My compliments to everybody involved with Gremlin and Tinkerpop. I'm a
very happy user so far.

I would like to share my implementation of an recommendation algorithm
[*] in the hope we could all benefit and I could get some advise on
how to make it fast for all cases. The recommendation algorithm is
written in Gremlin and runs on the Neo4j addon for Heroku. It uses the
Jaccard index to compute the similarity between entities. I'm
currently looking into how I could make the computation feasible with
a huge dataset. My dataset has many items that are heavily connected,
some with almost all other items in the graph.
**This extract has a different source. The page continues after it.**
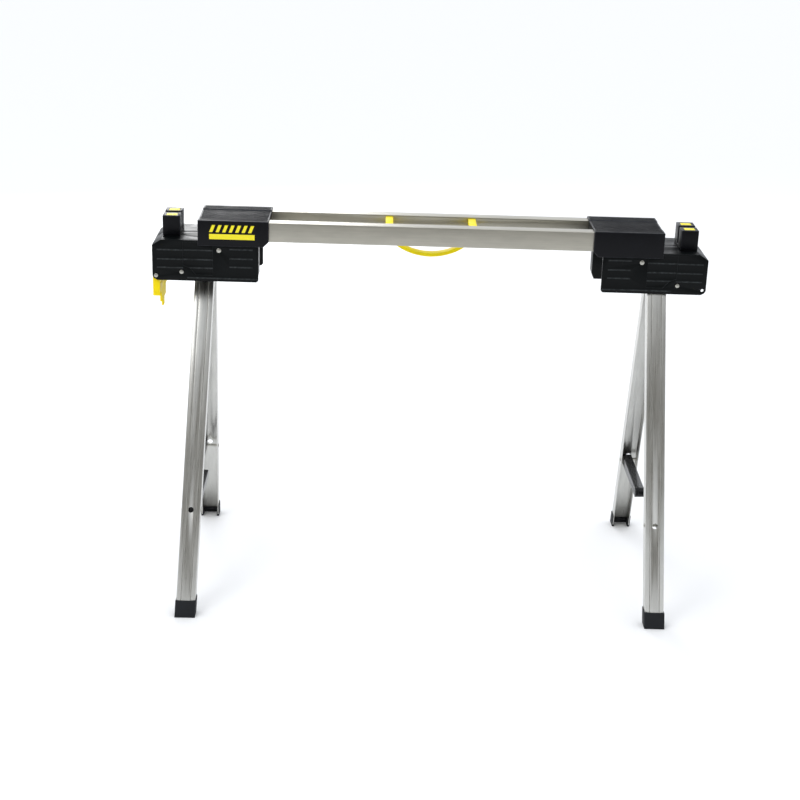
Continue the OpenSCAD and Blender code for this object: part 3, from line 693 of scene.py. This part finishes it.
class SAWHORSE_OT_stage(bpy.types.Operator):
    """Make the floor, the lights and the camera"""
    bl_idname = "sawhorse.stage"
    bl_label = "Stage"

    def execute(self, context):
        scene = context.scene
        scene.view_settings.view_transform = "Standard"
        self.floor()
        self.lights(scene)
        self.camera(scene)
        return {"FINISHED"}

    def floor(self):
        """A pale floor just under the feet."""
        reach, drop = 40.0, 0.2 * MM
        mesh = bpy.data.meshes.new("floor")
        corners = [(-reach, -reach), (reach, -reach), (reach, reach), (-reach, reach)]
        mesh.from_pydata([(x, y, -drop) for x, y in corners], [], [(0, 1, 2, 3)])
        material, _, _ = start_material("pale_floor", linear("fafafa")[:3], 0.9, specular=0.1)
        new_piece("floor", mesh, material)

    def lights(self, scene):
        """A pale studio whose front is dim and warm, and whose back and sides are bright and cool."""
        world = bpy.data.worlds.new("studio")
        scene.world = world
        world.use_nodes = True
        tree = world.node_tree
        tree.nodes.clear()
        away = add(tree, "ShaderNodeTexCoord").outputs["Generated"]
        parts = add(tree, "ShaderNodeSeparateXYZ", {"Vector": away}).outputs
        behind = add(tree, "ShaderNodeMapRange", {
            "Value": parts["Y"], "From Min": -0.85, "From Max": 0.0,
        }, interpolation_type="SMOOTHSTEP").outputs["Result"]
        above = add(tree, "ShaderNodeMapRange", {
            "Value": parts["Z"], "From Min": 0.35, "From Max": 0.8,
        }, interpolation_type="SMOOTHSTEP").outputs["Result"]
        bright = add(tree, "ShaderNodeMath", {0: behind, 1: above}, operation="MAXIMUM").outputs[0]
        shade = add(tree, "ShaderNodeMix", {
            0: bright, 6: [0.20, 0.19, 0.168, 1.0], 7: [1.12, 1.15, 1.2, 1.0],
        }, data_type="RGBA").outputs[2]
        seen = add(tree, "ShaderNodeLightPath").outputs["Is Camera Ray"]
        plain = add(tree, "ShaderNodeMix", {0: seen, 6: shade, 7: [1.0, 1.0, 1.0, 1.0]},
                    data_type="RGBA").outputs[2]
        sky = add(tree, "ShaderNodeBackground", {"Color": plain, "Strength": 1.0})
        add(tree, "ShaderNodeOutputWorld", {"Surface": sky.outputs["Background"]})
        middle = Vector((0, 0, 0.5))
        for name, spot, size, power in (
            ("left_back_panel", (-0.9, 3.2, 1.7), 1.3, 26.0),
            ("key_panel", (-2.2, -2.2, 3.2), 1.6, 30.0),
        ):
            light = bpy.data.lights.new(name, "AREA")
            light.shape = "SQUARE"
            light.size = size
            light.energy = power
            lamp = bpy.data.objects.new(name, light)
            lamp.location = spot
            aim = middle - Vector(spot)
            lamp.rotation_euler = aim.to_track_quat("-Z", "Y").to_euler()
            scene.collection.objects.link(lamp)

    def camera(self, scene):
        """A camera at about eye height in front of the sawhorse, looking down a little."""
        lens = bpy.data.cameras.new("camera")
        lens.sensor_width = 36.0
        lens.lens = 72.0
        camera = bpy.data.objects.new("camera", lens)
        spot = (-0.117, -3.301, 1.608)
        yaw, pitch, roll = (math.radians(angle) for angle in (1.11, 20.07, 1.93))
        ahead = Vector((math.sin(yaw) * math.cos(pitch), math.cos(yaw) * math.cos(pitch),
                        -math.sin(pitch)))
        level = Vector((math.cos(yaw), -math.sin(yaw), 0.0))
        upright = level.cross(ahead)
        right = math.cos(roll) * level + math.sin(roll) * upright
        up = -math.sin(roll) * level + math.cos(roll) * upright
        turn = Matrix((right, up, -ahead)).transposed().to_4x4()
        camera.matrix_world = Matrix.Translation(spot) @ turn
        scene.collection.objects.link(camera)
        scene.camera = camera


class SAWHORSE_PT_panel(bpy.types.Panel):
    """Lists the steps that finish the sawhorse"""
    bl_idname = "SAWHORSE_PT_panel"
    bl_label = "Sawhorse"
    bl_space_type = "VIEW_3D"
    bl_region_type = "UI"
    bl_category = "Sawhorse"

    def draw(self, context):
        for operator in OPERATORS:
            self.layout.operator(operator.bl_idname)
        for group in (context.scene.sawhorse_colours, context.scene.sawhorse_sizes):
            column = self.layout.column()
            for name in group.__annotations__:
                column.prop(group, name)


OPERATORS = (
    SAWHORSE_OT_rails, SAWHORSE_OT_caps, SAWHORSE_OT_housings, SAWHORSE_OT_handle,
    SAWHORSE_OT_latch, SAWHORSE_OT_legs, SAWHORSE_OT_fasteners, SAWHORSE_OT_stage,
)
CLASSES = (SawhorseColours, SawhorseSizes, *OPERATORS, SAWHORSE_PT_panel)


def register():
    for item in CLASSES:
        bpy.utils.register_class(item)
    bpy.types.Scene.sawhorse_colours = PointerProperty(type=SawhorseColours)
    bpy.types.Scene.sawhorse_sizes = PointerProperty(type=SawhorseSizes)


def unregister():
    del bpy.types.Scene.sawhorse_sizes
    del bpy.types.Scene.sawhorse_colours
    for item in reversed(CLASSES):
        bpy.utils.unregister_class(item)


def main():
    """Makes everything in order."""
    register()
    for operator in OPERATORS:
        group, name = operator.bl_idname.split(".")
        getattr(getattr(bpy.ops, group), name)()


if __name__ == "__main__":
    main()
This means that for the
similarity calculation in most cases all the items in the graph need
to be traversed. I have been thinking about pruning or sampling paths,
but so far these strategies heavily influence the results and do not
give me the speed boost I want.

Are there known strategies that deal with these situations? I can
imagine that I could abstract the heavily connected items by putting
them in precalculated-clusters and adapt the Jaccard similarity
algorithm slightly.

And as a side question, are implementions of algorithms like mine
interesting for https://github.com/tinkerpop/furnace project?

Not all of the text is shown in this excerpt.